Killing truth is also helped by the lack of clear social-science research standards. Rebuttals, no matter how flawed, are all too easy when the audience is already convinced. In the case of sex differences in mathematical ability, just use a measure that combines everybody from a little above average in mathematical ability to those four standard deviations above the mean into a single category. Guaranteed, this will show zero sex differences. Or just assess mathematical ability among pre-adolescents since large sex-related differences there have not yet emerged. Or use multiple statistical controls to “eliminate” any sex differences (outsiders seldom understand this smoke and mirrors tactic). Or insist that “artificial” gaps will vanish once society becomes totally gender neutral. Pretty soon the rock solid “hateful” research findings will be hopelessly out-numbered and who has the gumption to defend a single outlier finding?
This anti-intellectual flight from hate facts can only grow worse as fans of unvarnished truth leave the academy or, more likely, flee into uncontroversial safe harbors. Moreover, in today’s dismal academic job market there are few incentives to be a martyr. Not even tenured faculty, including the President of Harvard can stand up to the abuse from angry thin-skinned activists. Yes, lots of our ills could benefit from solid scientific social science (think James Q. Wilson among others of an earlier era), but personal survival will always take precedence.
These never-ending “wars” within and without the academy strike me as symptomatic of an inability, and perhaps unwillingness, to make a clear distinction between natural scientific inquiry, and moral inquiry. There are those who will claim that there are no realities other than natural objects, and hence it is appropriate to treat all aspects of human reality and human society as manifestations of natural processes, and to discard questions of meaning and value as irrelevant distractions. Likewise, there are those who will claim that all scientific claims are merely value laden interpretations of reality, and that the values of one segment of society should not be allowed to dominate all others in the name of “scientific fact.” Neither of these claims are wholly true, nor are they wholly false.
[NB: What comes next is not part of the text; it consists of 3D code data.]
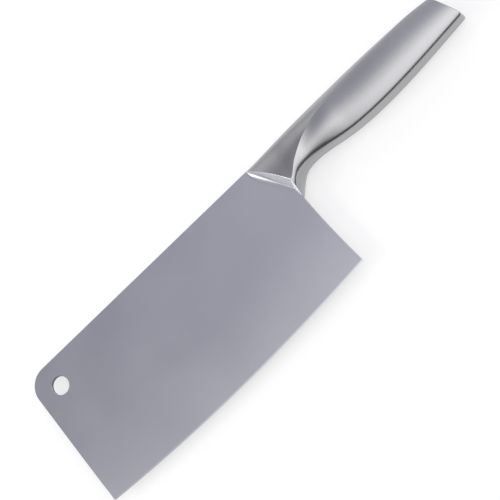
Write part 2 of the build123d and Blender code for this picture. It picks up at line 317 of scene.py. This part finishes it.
LONG_BACK = square_to_foot(BEVEL_TOP, BEVEL_CORNER)
SHORT_BACK = square_to_foot(BEVEL_CORNER, BEVEL_BOTTOM)


def depth_behind(point, foot, back, lean):
    """How far a point lies behind a bevel's plane, measured in the blade's plane."""
    return (point[:2] - foot) @ back - lean * (point[2] - HALF_BLADE)


def front_x(line):
    """Where a line of the handle's surface meets the bolster's bevels."""
    low, high = NECK_X - 4, NECK_X + 34
    for _ in range(30):
        middle = (low + high) / 2
        point = surface_point(middle, line)
        behind = max(depth_behind(point, BEVEL_TOP, LONG_BACK, LONG_BEVEL_LEAN),
                     depth_behind(point, BEVEL_CORNER, SHORT_BACK, SHORT_BEVEL_LEAN))
        if behind > 0:
            high = middle
        else:
            low = middle
    return (low + high) / 2


def back_x(line):
    """Where a line of the handle's surface meets the butt."""
    if line[0] == "strip":
        return float(BUTT[-1, 0])
    low, high = BUTT_X - 30, BUTT_X + 1
    for _ in range(30):
        middle = (low + high) / 2
        if butt_x(surface_point(middle, line)[1]) > middle:
            low = middle
        else:
            high = middle
    return (low + high) / 2


def rounded_corner(a, corner, c, count=15):
    """Points of the curve that rounds off a corner, from a to c."""
    return [(1 - t) ** 2 * a + 2 * t * (1 - t) * corner + t * t * c
            for t in [i / (count + 1) for i in range(count + 2)]]


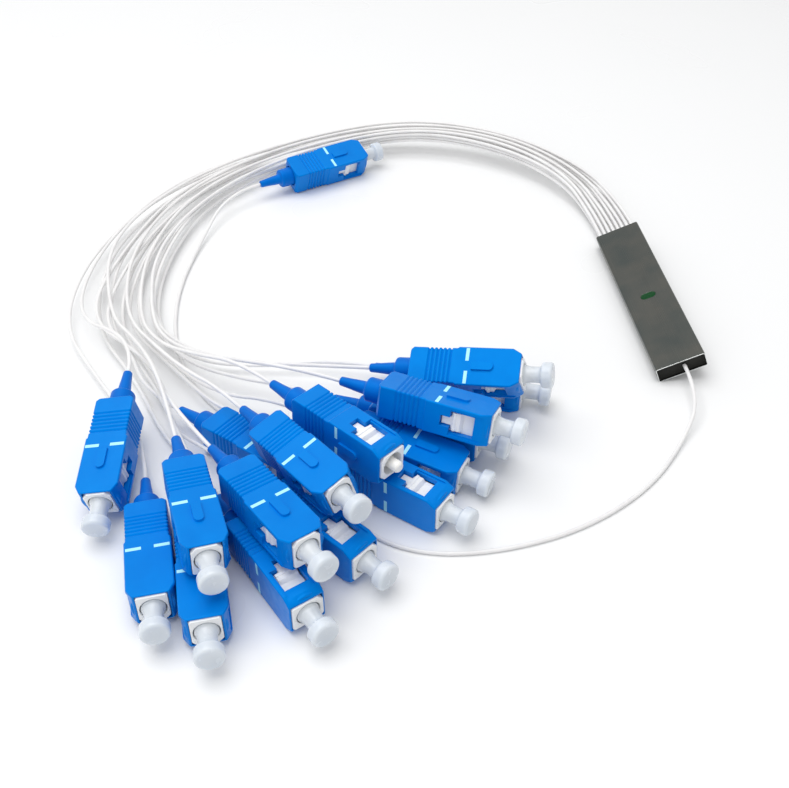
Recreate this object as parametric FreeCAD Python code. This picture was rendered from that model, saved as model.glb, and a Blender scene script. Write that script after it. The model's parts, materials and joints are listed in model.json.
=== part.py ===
"""PLC fibre splitter, 1 x 16: a steel-tube splitter module with SC plugs on 0.9 mm tubes.

One input fibre enters the module's plain end and sixteen output fibres leave the
other, each in a loose white tube that ends in a push-pull SC plug.  Millimetres, +Z up.
The origin is on the table under the middle of the module; +X runs along the module
towards its output end.
"""
import FreeCAD
import Part
import math
import os
from collections import namedtuple

V = FreeCAD.Vector
X_AXIS = V(1, 0, 0)
Y_AXIS = V(0, 1, 0)
Z_AXIS = V(0, 0, 1)

# ---------------------------------------------------------------- splitter module
MODULE_LENGTH = 60.0
MODULE_WIDTH = 12.0
MODULE_HEIGHT = 4.0
MODULE_WALL = 0.2
MODULE_EDGE_RADIUS = 0.5
MODULE_ROLL = -23.0          # leans on its +Y edge, held up by the fibre bundle
PLUG_RECESS = 0.6            # end plugs sit this far inside the tube's mouths
PLUG_LENGTH = 4.0
GLUE_SLOT_LENGTH = 3.9       # across the module
GLUE_SLOT_WIDTH = 2.3
GLUE_SLOT_X = -2.5

# Chip and fibre arrays, glued end to end on the tube's floor.
CHIP_LENGTH = 16.0
CHIP_WIDTH = 3.6
CHIP_HEIGHT = 2.5
INPUT_ARRAY_LENGTH = 5.0
INPUT_ARRAY_WIDTH = 2.5
OUTPUT_ARRAY_LENGTH = 8.0
OUTPUT_ARRAY_WIDTH = 5.2
CHIP_X = -2.0

# ---------------------------------------------------------------- fibre tubes
CORD_DIAMETER = 0.9
CORDS_PER_ROW = 8            # at the output plug, in two rows
CORD_PITCH = 1.3             # between neighbours in a row
ROW_SPACING = 1.6
INPUT_OFFSET_Y = -0.8
FIRST_RUN = 12.0
BEND_SHARE = 0.45            # of the shorter run, taken by each bend
APPROACH = 11.0              # straight run into a boot

# ---------------------------------------------------------------- SC grip
GRIP_LENGTH = 25.0
GRIP_WIDTH = 9.0
GRIP_HEIGHT = 7.4
WAIST_WIDTH = 8.4            # of the grooved rear part
WAIST_END = 10.6
WAIST_STEP = 0.5             # length of the bevel from the waist to the full width
SIDE_WALL = 1.5
FACE_WALL = 0.9              # round the grooves
NOSE_FACE_WALL = 0.35        # in front of them, where the plug frame is taller
NOSE_START = 11.2
REAR_WALL = 1.5
REAR_CHAMFER = 0.7
NOSE_CHAMFER_LENGTH = 1.9
NOSE_CHAMFER_DEPTH = 1.1
LOBE_DROP = 0.1              # of the nose's two round lobes, below the tracks' floor
LOBE_SETBACK = 0.3
LOBE_LENGTH = 2.4
LOBE_CHAMFER = 0.3
GROOVE_COUNT = 6
GROOVE_PITCH = 1.0
GROOVE_WIDTH = 0.45
GROOVE_DEPTH = 0.3
GROOVE_START = 3.9
KEY_LENGTH = 4.9
KEY_WIDTH = 1.9
KEY_HEIGHT = 0.5
KEY_START = 14.2
SLOT_START = 14.4            # narrow leg of the T-shaped latch window
SLOT_WIDTH = 2.4
WINDOW_START = 16.5
WINDOW_LENGTH = 5.2
WINDOW_WIDTH = 5.0
CHANNEL_WIDTH = 5.8          # shallow track that leads from the window to the nose
CHANNEL_DEPTH = 0.3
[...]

They are incomplete and inaccurate, insofar as they fail to recognize that fact and value are inseparable from one another, yet neither is reducible to the other.
I’m not sure “low entry cost” is why ideologically objectionable social science research is attacked. I say this because:
a) The people attacking it frequently don’t actually meet said entry cost of understanding statistics and the like and
b) Ideologically objectionable natural science and engineering is also attacked by these same people (e.g. “Newton’s rape manual”, Vietnam-era protesters at Princeton chanting “kill the computer!” regarding research being done there at the time, the example of sociobiology mentioned in the article)
Part of it may also be that people think their personal judgment is superior to research in this domain in general, not just the regressive left.
It would seem that a hate crimes bill is in order to impose government funding penalties is in order. I don’t want the government funding two minute hates because certain facts are inconvenient to particular philosophies.
Weissberg is absolutely correct. I remember being chided by a Cornell deanlet for reportedly declaring in class that “old codgers” had lobbied heavily for increased Social Security benefits. The deanlet declared that this term might be seen as racist. I asked him to explain what race senior citizens constituted and he said he would get back to me. This was about 35 years ago and I’m still waiting for a response. In the meantinme, I’ve stopped criticizing my (now) fellow old codgers.